Les salariés de la société Darbo ne sont donc pas en droit de se prévaloir à l’encontre de la société Darbo de l’engagement pris dans l’acte de cession par les sociétés Gramax Capital AG et G Holding Gmbh de ne pas procéder à des licenciements collectifs pour motif économique pendant un délai de 18 mois.

Il sera en outre rappelé qu’aucune condamnation ne peut être prononcée à l’encontre d’une société placée en liquidation judiciaire et que la créance indemnitaire revendiquée par le salarié ne fait pas partie des sommes dues en exécution du contrat de travail à la date d’ouverture de la procédure collective, seules garanties par l’AGS.

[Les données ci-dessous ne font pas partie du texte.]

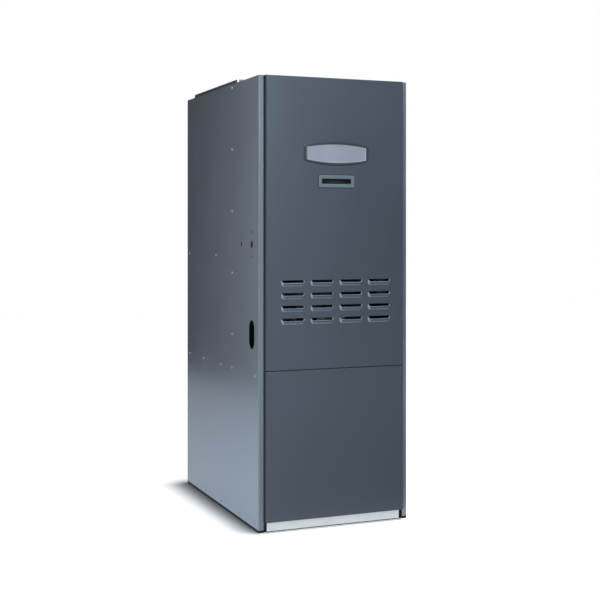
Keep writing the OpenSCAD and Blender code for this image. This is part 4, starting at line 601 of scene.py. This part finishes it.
def louverLips(look):
    # One lip is half of an ellipsoid drawn out sideways. The first parameter runs round its root: down the left
    # end, along the bottom and up the right end, with C the spine's point and D the way from it to the root.
    # The second climbs it by an angle b: the point is C + D cos b and it stands out by proud * sin b. The lip ends
    # where the press cut it, on the plane z = cutDrop - cutSlope * stand, so R sin(b - d) = cutDrop - Cz, with R and
    # d from cutSlope * proud and Dz. A quadratic fillet eases the root out of the door, and the sheet's edge and
    # inner face follow behind the cut.
    run = look["length"] / 2 - look["proud"]
    spine = -look["height"] * (1 - look["share"])
    proud = look["proud"] + look["cover"]
    drop = look["height"] * look["share"] + look["cover"]
    end, corner, bottom = look["endPoints"], look["cornerPoints"], look["bottomPoints"]
    turn = np.radians(np.linspace(90, 0, corner))
    endZ = np.linspace(look["endTop"], spine, end + 1)[:-1]
    bottomX = np.linspace(-run, run, bottom + 2)[1:-1]
    cx = np.concatenate([np.full(end + corner, -run), bottomX, np.full(corner + end, run)])
    cz = np.concatenate([endZ, np.full(2 * corner + bottom, spine), endZ[::-1]])
    sideways = np.concatenate([-np.ones(end), -np.sin(turn), np.zeros(bottom), np.sin(turn[::-1]), np.ones(end)])
    downward = np.concatenate([np.zeros(end), np.cos(turn), np.ones(bottom), np.cos(turn[::-1]), np.zeros(end)])

    def cutAngle(a, b):
        rise, fall = look["cutSlope"] * a, b * downward
        return np.arctan2(fall, rise) + np.arcsin(np.clip((look["cutDrop"] - cz) / np.hypot(rise, fall), -1, 1))

    outer = np.minimum(cutAngle(proud, drop), np.pi / 2)
    thin = look["sheet"]
    inner = np.minimum(cutAngle(proud - thin, drop - thin), np.pi / 2)

    # across the lip: up the fillet, up the outside to the cut, and back down the inside
    start = np.minimum(np.radians(look["filletClimb"]), outer * 0.5)
    width = look["fillet"] * np.minimum(1, outer / look["filletFull"])
    q = np.linspace(0, 1, look["filletPoints"] + 1)[None, :-1]
    root = (1 + width / np.hypot(proud * sideways, drop * downward))[:, None]
    middle = 2 * q * (1 - q)
    startOut = (proud * np.sin(start))[:, None]
    filletIn = (1 - q) ** 2 * root + middle + q ** 2 * np.cos(start)[:, None]
    filletOut = middle * look["filletBulge"] * startOut + q ** 2 * startOut + look["overDoor"]
    climb = start[:, None] + (outer - start)[:, None] * np.linspace(0, 1, look["climbPoints"])[None]
    back = inner[:, None] * np.linspace(1, look["insideEnd"], look["backPoints"])[None]
    scaleX, scaleZ = proud * sideways[:, None], -drop * downward[:, None]
    thinX, thinZ = (proud - thin) * sideways[:, None], -(drop - thin) * downward[:, None]
    x = cx[:, None] + np.concatenate([scaleX * filletIn, scaleX * np.cos(climb), thinX * np.cos(back)], 1)
    z = cz[:, None] + np.concatenate([scaleZ * filletIn, scaleZ * np.cos(climb), thinZ * np.cos(back)], 1)
    stand = np.concatenate([filletOut, proud * np.sin(climb), (proud - thin) * np.sin(back)], 1)
    one = np.stack([x, look["doorFace"] - stand, z], -1)

    # the same lip in every place of the rows and columns
    rows, columns = x.shape
    quads = gridQuads(rows, columns)
    column, row = np.meshgrid(np.arange(look["columns"]), np.arange(look["rows"]), indexing="ij")
    shift = np.stack([(column.ravel() - (look["columns"] - 1) / 2) * look["pitchX"], np.zeros(column.size),
                      look["topCut"] - row.ravel() * look["pitchZ"]], -1)
    points = (one.reshape(1, -1, 3) + shift[:, None]).reshape(-1, 3)
    faces = (quads[None] + (np.arange(len(shift)) * rows * columns)[:, None, None]).reshape(-1, 4)
    a, b, c = one.reshape(-1, 3)[quads[(rows // 2) * (columns - 1) + 8][:3]]  # on the outside, at the lip's middle
    if np.cross(b - a, c - a)[1] > 0:  # the outside looks forwards, along -y
        faces = faces[:, ::-1]
    return addPiece("louver_lips", points, faces.tolist(), [lipLitEnamel], "upper_door")


louverLips(lips)
print("louvre lips pressed")


# moulded finger pull

pull = {
    "height": 1134.0, "doorFace": -16.0, "proud": 3.0,
    "halfWidth": 64.0, "halfHeight": 20.5, "slotHalfWidth": 52.0, "slotHalfHeight": 8.0,
    "pocketBack": 5.9, "pocketEnd": 8.0, "wall": 2.0, "seal": 1.8, "sealProud": 0.5,
}


def fingerPull(look):
    # Rings from the pocket's floor out to the front, over the frame and back round the pocket's outside. A ring
    # is a rounded rectangle between the slot's outline (share 0) and the frame's (share 1), grown by a margin. The
    # pocket and a thin seal round the frame are near black: painted shade in the pocket and a painted shadow line
    # where the frame meets the door.
    face = look["doorFace"]
    front = face - look["proud"]
    plan = [  # share, margin, y
        (0, 0, look["pocketBack"]), (0, 0, front + 2.0), (0, 0.25, front + 1.1), (0, 0.9, front + 0.5),
        (0, 2.2, front + 0.25), (0.5, 0, front + 0.1), (1, -1.5, front), (1, -0.7, front + 0.12),
        (1, -0.15, front + 0.55), (1, 0, front + 1.2), (1, 0, face - look["sealProud"]),
        (1, look["seal"], face - look["sealProud"]), (1, look["seal"], face + 0.02), (0, look["wall"], face + 0.02),
        (0, look["wall"], look["pocketEnd"]),
    ]
    rings = []
    for share, margin, y in plan:
        halfW = look["slotHalfWidth"] + share * (look["halfWidth"] - look["slotHalfWidth"]) + margin
        halfH = look["slotHalfHeight"] + share * (look["halfHeight"] - look["slotHalfHeight"]) + margin
        outline = roundedOutline(halfW, halfH, 2.0 + share * 1.5 + max(margin, -1))
        rings.append(np.stack([outline[:, 0], np.full(len(outline), y), outline[:, 1] + look["height"]], -1))
    points, faces = closedSkin(np.array(rings))
    around = len(rings[0])
    index = np.zeros(len(faces), int)
    index[:around] = 1  # the pocket's walls, near black for painted shade
    index[10 * around:12 * around] = 1  # the seal, near black for a painted shadow line
    index[-2] = 1  # the pocket's floor, near black for painted shade
    piece = addPiece("finger_pull", points, faces, [pullPlastic, pocketShadePlastic], "upper_door", index)
    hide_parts("handle_insert")
    return piece


fingerPull(pull)
print("finger pull moulded")


# bare plate

plate = {
    "height": 1225.0, "doorFace": -16.0, "thickness": 3.0,
    "halfWidth": 115.5, "halfHeight": 39.5, "corner": 9.0, "bow": 15.0, "border": 9.0,
    # two colours, metallic and roughness
    "face": ("#747985", "#7E838E", 0.35, 0.42), "frame": ("#101218", "#15171E", 0.0, 0.4),
}


def platePaint(name, low, high, metallic, rough):
    # Printed and clear-coated aluminium: satin, its rolling lines just showing along x at 1.2 mm
    return drawnMetal(name, {"low": low, "high": high, "rough": rough, "metallic": metallic,
                             "lineMm": 1.2, "stainMm": 70, "along": "x"})


def barePlate(look):
    # Rings go from the back over the raised border to the crowned face. Each is a rounded rectangle drawn in by an
    # inset, and z is then scaled by 1 - (bow / halfHeight) (x / halfWidth)^2, so that the long edges bow out.
    back, front = look["doorFace"] + 0.05, look["doorFace"] - look["thickness"]
    rim = look["border"]
    plan = [  # inset, y
        (0.0, back), (0.0, front + 1.2), (0.25, front + 0.5), (0.8, front + 0.1), (1.5, front), (rim - 1.6, front),
        (rim - 0.9, front + 0.1), (rim - 0.4, front + 0.5), (rim, front + 1.0), (rim + 6, front + 0.95),
        (rim + 16, front + 0.85), (rim + 26, front + 0.75),
    ]
    rings = []
    for inset, y in plan:
        outline = roundedOutline(look["halfWidth"] - inset, look["halfHeight"] - inset,
                                 max(look["corner"] - inset, 1.0), perCorner=7, alongEdge=20)
        z = outline[:, 1] * (1 - look["bow"] / look["halfHeight"] * (outline[:, 0] / look["halfWidth"]) ** 2)
        rings.append(np.stack([outline[:, 0], np.full(len(outline), y), z + look["height"]], -1))
    points, faces = closedSkin(np.array(rings))
    around = len(rings[0])
    index = np.zeros(len(faces), int)
    index[:8 * around] = 1  # the raised border
    index[-2] = 1  # the back
    face = platePaint("satinPlateFace", *look["face"])
    border = platePaint("darkPlateBorder", *look["frame"])
    piece = addPiece("bare_plate", points, faces, [face, border], "upper_door", index)
    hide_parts("name_plate")
    return piece


barePlate(plate)
print("plate stamped")


# flexible armoured conduits

conduits = {"radius": 9.0, "groove": 0.9, "pitch": 6.0, "bend": 30.0, "perTurn": 6, "around": 20}
conduitRoutes = {
    "burner_conduit": [(-240.5, 66, 882.5), (-240.5, 66, 757), (-240.5, 159, 757), (-111.6, 159, 757)],
    "limit_conduit": [(-240.5, 66, 972.5), (-240.5, 66, 1060.2), (-240.5, 227, 1060.2), (117, 227, 1060.2)],
}


def routePoints(corners, bend, step):
    # straight runs joined by quarter circles of that radius: points every step along the way, and their directions
    corners = np.array(corners, float)
    way = np.diff(corners, axis=0)
    length = np.linalg.norm(way, axis=1)
    way /= length[:, None]
    points, ahead = [], []
    for i in range(len(way)):
        first = bend if i else 0
        last = length[i] - (bend if i < len(way) - 1 else 0)
        s = np.linspace(first, last, max(int((last - first) / step), 2), endpoint=i == len(way) - 1)
        points.append(corners[i] + way[i] * s[:, None])
        ahead.append(np.repeat(way[i][None], len(s), 0))
        if i < len(way) - 1:
            t = np.linspace(0, np.pi / 2, int(bend * np.pi / 2 / step), endpoint=False)[:, None]
            points.append(corners[i + 1] - way[i] * bend * (1 - np.sin(t)) + way[i + 1] * bend * (1 - np.cos(t)))
            ahead.append(way[i] * np.cos(t) + way[i + 1] * np.sin(t))
    return np.concatenate(points), np.concatenate(ahead)


def armouredConduit(name, corners, look):
    # A circle carried along the route, whose radius is radius - groove (1 + cos(2 pi (s / pitch) - a)) / 2, so that
    # the groove winds once round in each pitch
    path, ahead = routePoints(corners, look["bend"], look["pitch"] / look["perTurn"])
    s = np.concatenate([[0], np.cumsum(np.linalg.norm(np.diff(path, axis=0), axis=1))])[:, None]
    side = np.cross(ahead, [0.577, 0.577, 0.577])  # a slanted way, which no run of the route lies along
    side /= np.linalg.norm(side, axis=1)[:, None]
    over = np.cross(ahead, side)
    a = np.linspace(0, 2 * np.pi, look["around"], endpoint=False)[None]
    radius = look["radius"] - look["groove"] * (1 + np.cos(2 * np.pi * s / look["pitch"] - a)) / 2
    rings = path[:, None] + side[:, None] * (radius * np.cos(a))[..., None]
    rings = rings + over[:, None] * (radius * np.sin(a))[..., None]
    points, faces = closedSkin(rings)
    piece = addPiece(name.replace("_", "_armoured_"), points, faces, [galvanisedSheet], "root")
    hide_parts(name)
    return piece


for name, corners in conduitRoutes.items():
    armouredConduit(name, corners, conduits)
print("conduits wound")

Le jugement entrepris doit en conséquence être infirmé en ce qu’il a condamné la société Darbo à payer au salarié intimé une indemnité au titre de la garantie de l’emploi, in solidum avec les sociétés Gramax et Sonae, mais confirmé en ce qu’il a jugé que le jugement n’était pas opposable au CGEA de [Localité 2].

Sur la garantie de l’AGS

La garantie de l’AGS ne peut porter que sur les créances salariales nées avant l’ouverture de la procédure collective de l’employeur dans les conditions et limites des dispositions des articles L3253-8, L3253-17, L3253-19 et D 3253-5 du code du travail, étant précisé que cette garantie n’est due ni pour les dépens ni pour les sommes allouées sur le fondement des dispositions de l’article 700 du code de procédure civile.

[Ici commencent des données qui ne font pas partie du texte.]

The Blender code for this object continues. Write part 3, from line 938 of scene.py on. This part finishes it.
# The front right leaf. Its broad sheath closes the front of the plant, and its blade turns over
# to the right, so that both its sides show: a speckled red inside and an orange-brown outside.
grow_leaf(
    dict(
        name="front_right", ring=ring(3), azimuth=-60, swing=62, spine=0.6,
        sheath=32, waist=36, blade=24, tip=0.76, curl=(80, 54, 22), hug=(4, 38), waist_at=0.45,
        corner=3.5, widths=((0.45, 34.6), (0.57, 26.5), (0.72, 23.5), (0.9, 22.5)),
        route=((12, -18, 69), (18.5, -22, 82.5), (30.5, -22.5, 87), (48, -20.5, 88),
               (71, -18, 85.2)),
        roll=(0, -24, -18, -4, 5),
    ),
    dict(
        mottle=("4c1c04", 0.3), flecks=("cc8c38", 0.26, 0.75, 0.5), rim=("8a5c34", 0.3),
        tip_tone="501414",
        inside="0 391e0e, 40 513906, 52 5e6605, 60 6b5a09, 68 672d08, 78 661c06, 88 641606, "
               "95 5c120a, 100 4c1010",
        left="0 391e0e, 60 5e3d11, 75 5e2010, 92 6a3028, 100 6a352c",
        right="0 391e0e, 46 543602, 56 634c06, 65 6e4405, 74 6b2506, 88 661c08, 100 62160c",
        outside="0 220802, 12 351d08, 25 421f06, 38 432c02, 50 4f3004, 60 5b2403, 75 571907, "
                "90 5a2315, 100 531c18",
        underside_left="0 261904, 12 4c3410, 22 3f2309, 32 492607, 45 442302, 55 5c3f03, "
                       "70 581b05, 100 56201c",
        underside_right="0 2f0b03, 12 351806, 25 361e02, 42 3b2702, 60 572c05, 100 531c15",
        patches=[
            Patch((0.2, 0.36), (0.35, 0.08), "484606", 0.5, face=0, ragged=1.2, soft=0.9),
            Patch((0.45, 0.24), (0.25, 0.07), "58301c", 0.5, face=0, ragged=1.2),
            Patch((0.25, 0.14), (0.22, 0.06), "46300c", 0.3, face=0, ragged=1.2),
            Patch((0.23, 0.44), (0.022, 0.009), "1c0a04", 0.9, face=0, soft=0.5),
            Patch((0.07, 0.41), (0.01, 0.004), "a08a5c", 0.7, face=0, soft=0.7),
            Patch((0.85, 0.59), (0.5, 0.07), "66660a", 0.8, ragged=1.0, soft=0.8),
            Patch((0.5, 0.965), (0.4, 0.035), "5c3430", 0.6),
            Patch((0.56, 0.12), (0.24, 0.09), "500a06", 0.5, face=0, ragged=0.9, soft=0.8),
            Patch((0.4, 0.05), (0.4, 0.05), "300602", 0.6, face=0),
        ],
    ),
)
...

En raison de l’absence de créances fixées au passif de la liquidation judiciaire de la société Darbo dans l’intérêt du salarié, cette garantie n’a plus vocation à être mise en ‘uvre.

Le Centre de Gestion et d’études AGS doit donc être mis hors de cause.

Sur le surplus des demandes

Il y a lieu de dire qu’en cause d’appel chacune des parties supportera la charge de ses propres dépens, la cour confirmant par ailleurs les dépens prévus en première instance.

Il apparaît équitable, au regard de la situation économique respective des parties, de ne pas faire application de l’article 700 du code de procédure civile.

PAR CES MOTIFS

La cour, après en avoir délibéré, statuant, publiquement, réputé contradictoire, en dernier ressort et par arrêt mis à disposition au greffe,

Infirme le jugement entrepris hormis’:

– en ce que le conseil de prud’hommes de Dax s’est déclaré compétent pour juger si les sociétés Sonae Industria, Gramax France Gmbh et Gramax Capital AG sont ou non co-employeurs des salariés de la SAS Darbo,

– en ce que le conseil de prud’hommes de Dax s’est déclaré compétent pour juger si les règles de reclassement ont été observées hors jugement sur le PSE lui-même,

– en ce qu’il a rejeté la demande présentée à l’encontre des sociétés Sonae Industria, Gramax France Gmbh, Gramax Capital AG et Darbo sur le fondement de la collusion frauduleuse,

– en ce qu’il a débouté M. [O] de ses demandes de condamnation in solidum de la SAS Darbo, prise en la personne de son liquidateur, Me [C],

– en ce qu’il a dit que le jugement n’était pas opposable au CGEA de [Localité 2], délégation AGS,

– les dépens

Le confirme sur ces points,

Statuant nouveau sur les points infirmés et y ajoutant,

Rejette la fin de non-recevoir tirée du défaut d’intérêt à agir de Mme [D] [R], ayant droit de M. [L] [O],

Déclare irrecevables les demandes de condamnation à l’encontre de la SAS Darbo,

Déclare recevable la demande de fixation de créances au passif de la liquidation judiciaire de la SAS Darbo,

Dit que les sociétés Sonae Industria, G Holding France Gmbh, Gramax Capital AG n’ont pas la qualité de co-employeurs des salariés de la SAS Darbo,

Dit que l’obligation de reclassement individuel a été respectée par la selarl Ekip, venant aux droits de la société [C], en sa qualité de mandataire liquidateur de la SAS Darbo,

Dit que la clause 13.3 du contrat de cession signé par le 3 juillet 2015 portant engagement des sociétés Gramax Capital AG et G Holding Gmbh à ne pas procéder à des licenciements collectifs dans un délai de 18 mois n’est pas opposable la SAS Darbo,

Déclare le CGEA de [Localité 2] hors de cause,

Dit n’y avoir lieu faire application de l’article L1235-4 du code du travail,

Dit n’y avoir lieu application de l’article 700 du code de procédure civile,

Dit que chacune des parties supportera la charge de ses propres dépens de première instance et d’appel.

Arrêt signé par Madame CAUTRES, Présidente, et par Madame LAUBIE, greffière, à laquelle la minute de la décision a été remise par le magistrat signataire.